Tumor-only LOH inference

[Use dChip 10/21/05+] See Beroukhim et al. 2006 for the method details. A Hidden Markov Model (HMM) is used to infer the probability of LOH based on the observed LOH calls (from paired normal/tumor samples) or genotype calls (from tumor sample without paired normal). Use “Chromosome/Display inferred” (or key “I”) to toggle to the inferred probability of LOH (the right-side figure above), which is displayed from blue (1) to white (0.5) to yellow (0). The blue LOH curve on the right is a LOH score measuring the prevalence of LOH at a marker across the samples, and is computed as the average probability of LOH. “Chromosome/Permute data” can be used to assess the significance of the peak LOH score regions. The inferred LOH calls can be exported by “Chromosome/Export SNP data”.

Sometimes intervening LOH/retention calls can be inferred. They can be caused by intervening homozygous and heterozygous genotypes due to normal contamination or hyperploidy. One may try a larger “Options/Chromosome/Genotyping error” to make it smoother.

To infer the LOH status of non-informative LOH calls from paired normal/tumor LOH analysis, the method “Options/Inferred LOH method/Same boundary” ("Fill in noninformative for pair") can be used in addition to the HMM method. It finds the regions with consecutive non-informative calls, with two informative calls as the boundary. If the observed LOH calls of the two boundary SNPs are the same (both are loss or retention), we infer the call of the non-informative markers in between to be the same as the informative boundary.

For the tumor-only LOH inference, when no reference genotype file is used at "Options/Chromosome", in HMM the probability of observing AB markers giving underlying retention state is set to be "Options/Chromosome/Average HET rate" (e.g. 0.3 for 10K and 0.2 for 100/500K arrays). The smaller it is, the more likely we will observe consecutive homozygous calls from data and the less need there is to infer LOH to explain these homozygous calls. When a reference genotype file is used, the SNP specific HET rate will be estimated from the file and used for basic HMM, and the previous-marker dependent HET rate will be estimated from the file and used for “HMM considering haplotype”.

The tumor-only LOH inference using haplotype information is illustrated here using 100K SNP array data. First combine 100K Xba and Hind arrays, and read the combined data file into dChip using “Analysis/Get external data”. At “Tools/Array list file”, put only a tumor sample in a “Standardize group” to infer LOH from only tumor samples. At “Analysis/Chromosome/Options”, specify “Inferred LOH method” as “HMM considering haplotype”, and specify a normal reference genotype file at “Reference genotype file” (unzip this file: 100K genotypes of CEPH 60 parents, data source; make such files; 500K genotypes of CEPH 60 parents). V12/14/06+: When no "Options/Reference genotype file" is specified, the normal samples specified in sample info file as "Ploidy(numeric)" of 2 will be used to estimate SNP heterozygosity and genotype dependence probabilities.

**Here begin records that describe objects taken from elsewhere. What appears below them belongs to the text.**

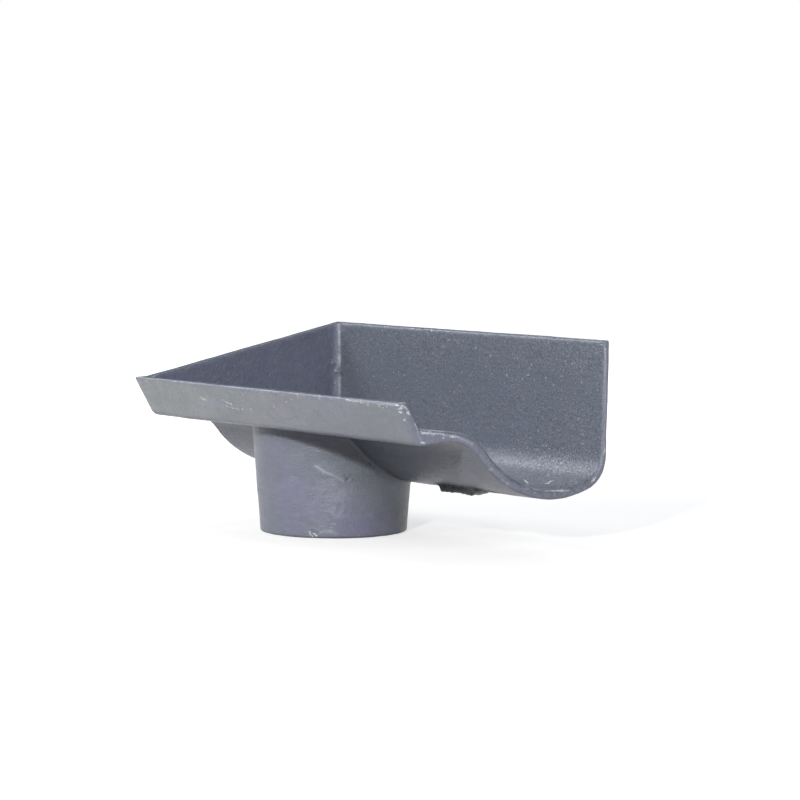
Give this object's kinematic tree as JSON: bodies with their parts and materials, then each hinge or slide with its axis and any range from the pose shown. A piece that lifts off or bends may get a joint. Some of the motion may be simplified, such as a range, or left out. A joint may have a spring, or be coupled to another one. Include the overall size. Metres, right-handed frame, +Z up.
{
  "type": "gutter stop end outlet",
  "caption": "Cast ogee gutter stop end with a tapered round spigot outlet under the channel, a raised back wall, a leaning moulded front and one open end.",
  "frame": {"origin": "centre of the spigot's lower end", "axes": "+X along the gutter from the stop end to the open end, +Y towards the wall that the gutter hangs on, +Z up"},
  "size_m": [0.192, 0.1152, 0.0884],
  "materials": {
    "painted_casting": "slate grey satin primer over sand-cast iron"
  },
  "bodies": {
    "root": {"outlet_casting": "painted_casting"}
  },
  "joints": []
}
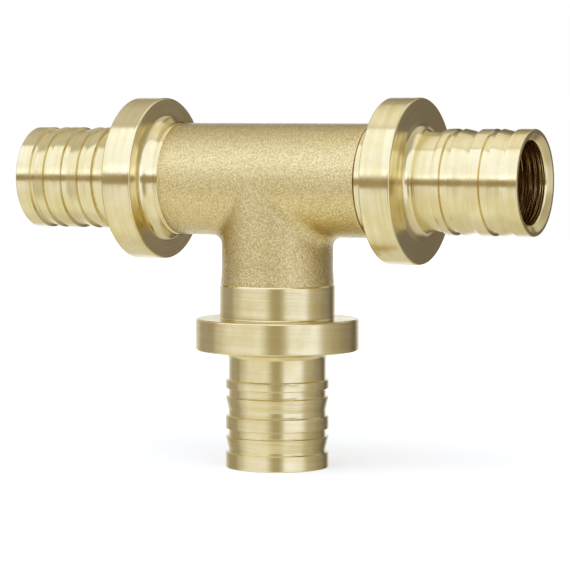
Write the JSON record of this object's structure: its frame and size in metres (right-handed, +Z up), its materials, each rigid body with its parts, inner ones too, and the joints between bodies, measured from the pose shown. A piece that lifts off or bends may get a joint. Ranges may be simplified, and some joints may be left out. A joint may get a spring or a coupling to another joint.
{
  "type": "pex tee",
  "caption": "Equal tee of brass with ribbed spigots and round collars, joining plastic pipes under pressed sleeves.",
  "frame": {"origin": "where the run's bore axis and the branch's bore axis cross", "axes": "+X along the run, -Z out of the branch, +Z up when it stands on the branch's end"},
  "size_m": [0.0922, 0.0274, 0.0622],
  "materials": {
    "brass": "satin"
  },
  "bodies": {
    "root": {"tee_body": "brass"}
  },
  "joints": []
}
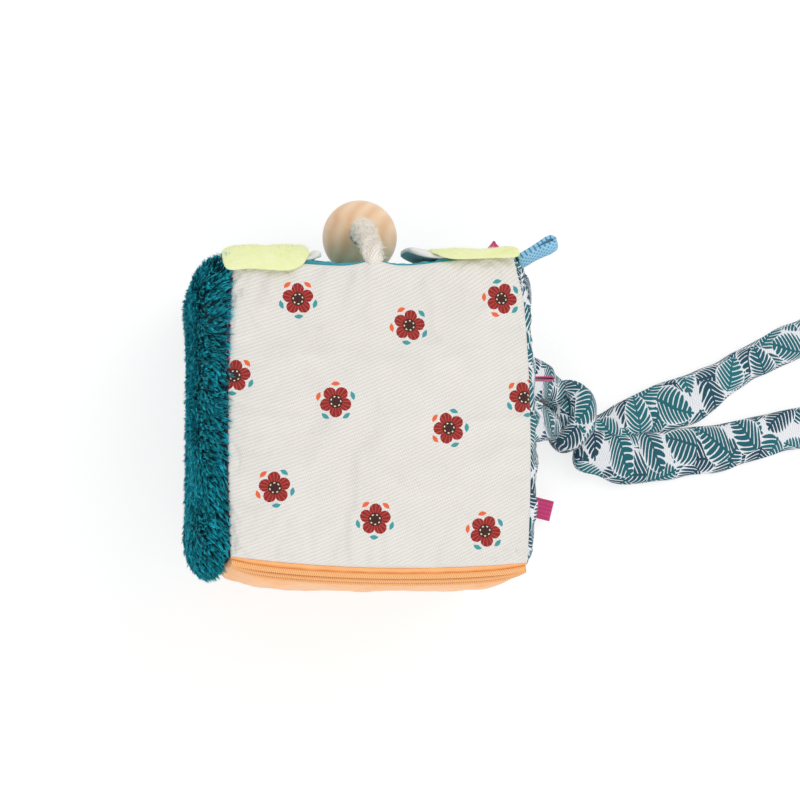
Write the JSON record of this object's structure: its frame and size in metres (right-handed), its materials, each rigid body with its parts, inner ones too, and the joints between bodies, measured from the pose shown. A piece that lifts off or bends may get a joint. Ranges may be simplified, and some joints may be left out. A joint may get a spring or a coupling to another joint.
{
  "type": "soft activity block",
  "caption": "Soft cube-shaped baby block with puffed cloth sides, a wooden bead on a rope, padded flaps, ribbon tags and a knotted cloth strap.",
  "frame": {"origin": "middle of the flat underside that the block lies on", "axes": "+Z out of the cream printed face, +Y out of the side with the rope and bead, +X out of the side with the strap"},
  "size_m": [0.3393, 0.1477, 0.1151],
  "materials": {
    "cream_twill": "printed cotton twill",
    "back_cotton": "plain cotton twill",
    "plush_pile": "long-pile plush",
    "leaf_cotton": "printed cotton",
    "teal_cotton": "brushed cotton",
    "orange_satin": "satin",
    "orange_piping": "satin piping",
    "filling_foam": "foam filling",
    "rattle_plastic": "matt",
    "beech": "waxed beech",
    "cotton_rope": "twisted cotton",
    "lime_plush": "short-pile plush",
    "white_lining": "brushed cotton",
    "pink_ribbon": "woven ribbon",
    "blue_mesh": "mesh ribbon"
  },
  "bodies": {
    "block": {"front_panel": "cream_twill", "back_panel": "back_cotton", "plush_panel": "plush_pile", "leaf_print_panel": "leaf_cotton", "teal_panel": "teal_cotton", "ribbed_panel": "orange_satin", "foam_core_upper": "filling_foam", "foam_core_lower": "filling_foam", "rattle_case_upper": "rattle_plastic", "rattle_case_lower": "rattle_plastic", "piping_row_1": "orange_piping", "piping_row_2": "orange_piping", "piping_row_3": "orange_piping", "rope": "cotton_rope"},
    "rattle_ball": {"rattle_ball": "beech"},
    "bead": {"wooden_bead": "beech"},
    "flap_left": {"flap_left_cover": "lime_plush", "flap_left_lining": "white_lining"},
    "flap_right": {"flap_right_cover": "lime_plush", "flap_right_lining": "white_lining"},
    "strap": {"strap_knot": "leaf_cotton", "strap_end_upper": "leaf_cotton", "strap_end_lower": "leaf_cotton", "strap_loop": "leaf_cotton"},
    "tag_side": {"tag_side": "pink_ribbon"},
    "tag_middle": {"tag_middle": "pink_ribbon"},
    "tag_pointed": {"tag_pointed": "pink_ribbon"},
    "corner_loop": {"corner_loop": "blue_mesh"}
  },
  "joints": [
    {"name": "rattle_ball_slide", "type": "slide", "parent": "block", "child": "rattle_ball", "axis": [0, 0, 1], "range_m": [0, 0.015]},
    {"name": "bead_slide", "type": "slide", "parent": "block", "child": "bead", "axis": [0, 0, 1], "range_m": [0, 0.02]},
    {"name": "flap_left_fold", "type": "hinge", "parent": "block", "child": "flap_left", "pos_m": [-0.0525, 0.05309, 0.0865], "axis": [0, 0, 1], "range_deg": [0, 120], "stiffness_Nm_per_rad": 0.0005},
    {"name": "flap_right_fold", "type": "hinge", "parent": "block", "child": "flap_right", "pos_m": [0.0525, 0.05334, 0.0865], "axis": [0, 0, -1], "range_deg": [0, 120], "stiffness_Nm_per_rad": 0.0005},
    {"name": "strap_swing", "type": "hinge", "parent": "block", "child": "strap", "pos_m": [0.06067, 0.009, 0.035], "axis": [0, -1, 0], "range_deg": [0, 95], "deforming": ["strap_end_upper", "strap_end_lower"]},
    {"name": "tag_side_bend", "type": "hinge", "parent": "block", "child": "tag_side", "pos_m": [0.05436, -0.02752, 0.004], "axis": [-0.2419, -0.9703, 0], "range_deg": [0, 60], "stiffness_Nm_per_rad": 0.0001, "deforming": ["tag_side"]},
    {"name": "tag_middle_bend", "type": "hinge", "parent": "block", "child": "tag_middle", "pos_m": [0.06057, 0.01482, 0.06046], "axis": [0, 0, 1], "range_deg": [-60, 60], "stiffness_Nm_per_rad": 0.0001, "deforming": ["tag_middle"]},
    {"name": "tag_pointed_bend", "type": "hinge", "parent": "block", "child": "tag_pointed", "pos_m": [0.05362, 0.0525, 0.02414], "axis": [0, 0, 1], "range_deg": [-60, 45], "stiffness_Nm_per_rad": 0.0001, "deforming": ["tag_pointed"]},
    {"name": "corner_loop_bend", "type": "hinge", "parent": "block", "child": "corner_loop", "pos_m": [0.05116, 0.05426, 0.102], "axis": [0, 0, 1], "range_deg": [-60, 40], "stiffness_Nm_per_rad": 0.0002, "deforming": ["corner_loop"]}
  ]
}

If the “Remove LOH regions” threshold (T) is not 100%, an HMM-inferred LOH region in tumor-only sample will be removed if its genotypes are “consistent” with more than T % of the 60 normal reference samples (see manuscript above for details). Click OK to run HMM for tumor-only LOH inference. The figure below: (top) Using the basic HMM (“Inferred LOH method” is “Hidden Markov Model”), compare the LOH inferred from paired normal and tumor samples with the LOH inferred from tumor-only samples. Many small blue horizontal lines indicate falsely-inferred LOH. (bottom) The “HMM considering haplotype” method, also with “Remove LOH regions” threshold of 10%.